++++ Information supplied

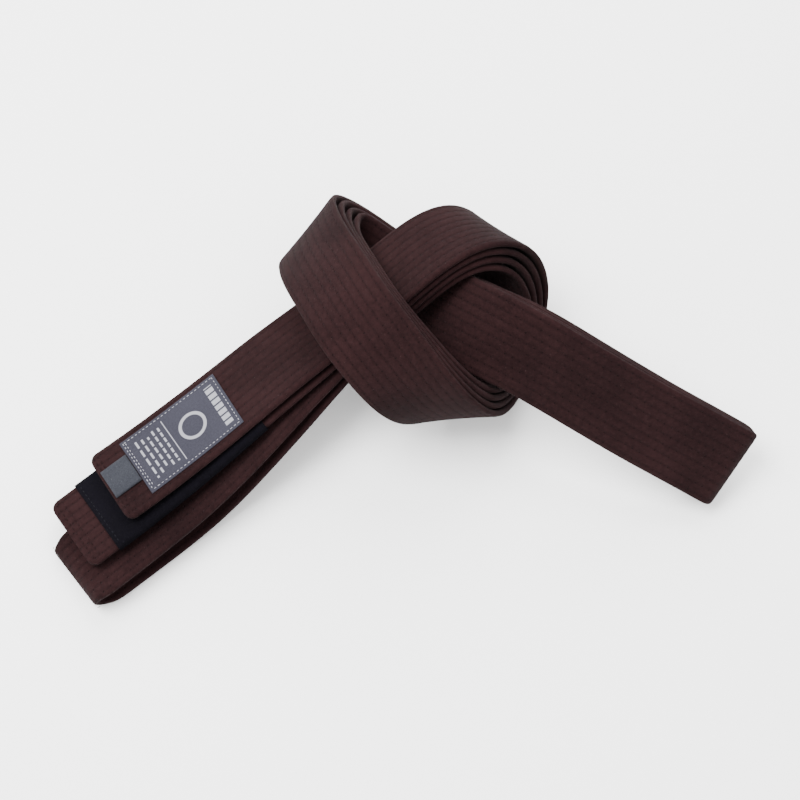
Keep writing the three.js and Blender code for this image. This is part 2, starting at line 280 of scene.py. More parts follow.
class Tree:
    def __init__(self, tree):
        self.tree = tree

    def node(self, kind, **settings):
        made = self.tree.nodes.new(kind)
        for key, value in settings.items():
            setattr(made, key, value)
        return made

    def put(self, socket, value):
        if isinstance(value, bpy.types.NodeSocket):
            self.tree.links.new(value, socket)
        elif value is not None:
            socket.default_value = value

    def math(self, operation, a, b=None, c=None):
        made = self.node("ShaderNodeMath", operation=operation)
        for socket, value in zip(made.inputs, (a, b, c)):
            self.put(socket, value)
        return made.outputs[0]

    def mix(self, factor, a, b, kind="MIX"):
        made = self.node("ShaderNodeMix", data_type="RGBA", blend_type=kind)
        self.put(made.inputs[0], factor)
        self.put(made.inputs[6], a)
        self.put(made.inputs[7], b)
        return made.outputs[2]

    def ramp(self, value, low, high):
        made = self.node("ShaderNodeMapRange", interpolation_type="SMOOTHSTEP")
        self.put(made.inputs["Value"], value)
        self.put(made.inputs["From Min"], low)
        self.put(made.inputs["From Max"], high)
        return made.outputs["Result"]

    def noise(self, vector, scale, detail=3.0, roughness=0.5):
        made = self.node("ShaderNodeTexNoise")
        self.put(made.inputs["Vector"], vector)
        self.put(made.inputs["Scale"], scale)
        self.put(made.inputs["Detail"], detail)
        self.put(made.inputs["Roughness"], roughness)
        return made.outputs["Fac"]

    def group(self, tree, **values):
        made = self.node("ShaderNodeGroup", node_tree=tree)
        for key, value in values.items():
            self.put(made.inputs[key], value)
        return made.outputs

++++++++

**The task**: Quote the listing above from its first line to the line with "self.tree = tree", inclusive, and add nothing.

**The reply**:
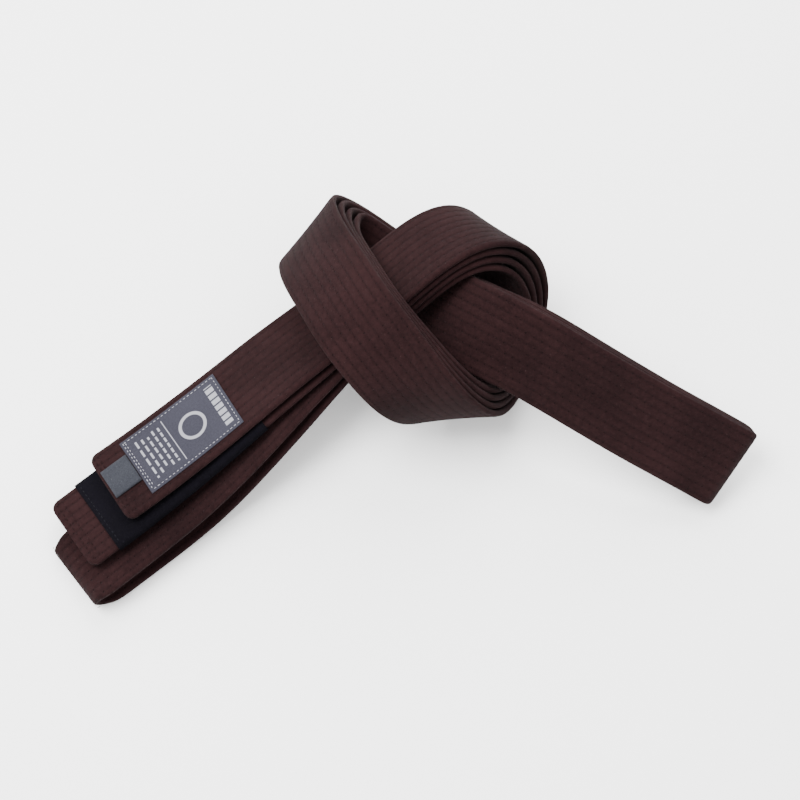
Keep writing the three.js and Blender code for this image. This is part 2, starting at line 280 of scene.py. More parts follow.
class Tree:
    def __init__(self, tree):
        self.tree = tree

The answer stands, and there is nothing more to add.